Si Herman et Fierstein avaient pris leur liberté par rapport à l’oeuvre de Poiret, Marcel a également fait de même vis-à-vis d’eux. « Mes spectacles ont toujours été profondément ‘mes’ spectacles. J’ai essayé, jusqu’à aujourd’hui, d’amener mon univers. Jerry Herman et Harvey Fierstein n’arrêtent d’ailleurs pas de me dire : ‘Réappropriez vous La cage aux folles’. Pour La cage, j’ai pris des vocalités moins lourdes qu’à Broadway. Mes Cagettes sont plus insolentes, plus ‘cochonnes’. Ce sont des petites filles modèles qui montrent leur culotte, qui jouent à touche-pipi derrière l’église. J’essaye de faire quelque chose de provocant… Ce qui m’amuse dans un spectacle de ‘folles’, c’est d’y mettre aussi mon arrogance homosexuelle à moi et j’espère que ça se verra ».

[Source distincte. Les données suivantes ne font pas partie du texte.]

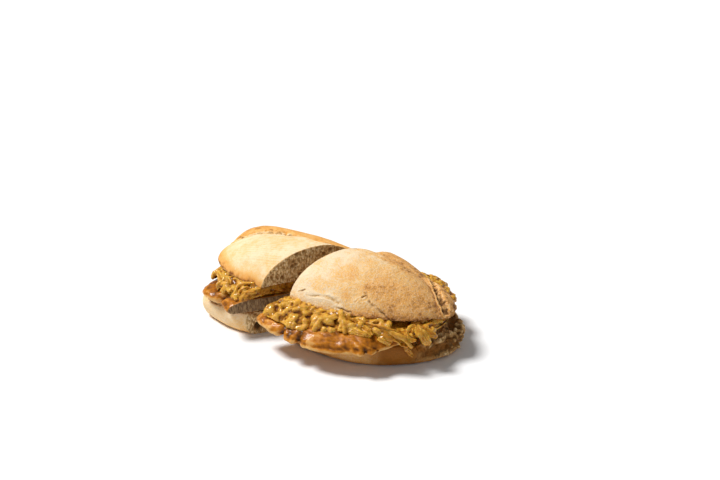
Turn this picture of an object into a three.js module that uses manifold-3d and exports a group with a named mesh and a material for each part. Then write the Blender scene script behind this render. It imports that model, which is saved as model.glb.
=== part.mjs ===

A quelques jours de la première, Alain Marcel a bien évidemment la tête prise par La cage, mais cela ne l’empêche pas de rêver au futur. « En matière de comédie musicale américaine, j’aimerais beaucoup retravailler dans un grand théâtre subventionné et y faire une grande comédie musicale classique. Dans l’absolu, j’aimerais monter Follies, Sweeney Todd, She Loves Me… Dans un théâtre lyrique subventionné, je ferais avec plaisir une réadaptation de La Mélodie du Bonheur, que j’aime beaucoup. J’aimerais bien faire Carousel, mais avec des vrais moyens comme chez Hugues Gall. Il faut, à Paris, trouver le contexte dans lequel ça se fait ».
De Sondheim à Rodgers, en passant par Herman, l’éclectisme d’Alain Marcel semble finalement converger vers un seul point : un amour évident pour le théâtre musical qui a du sens.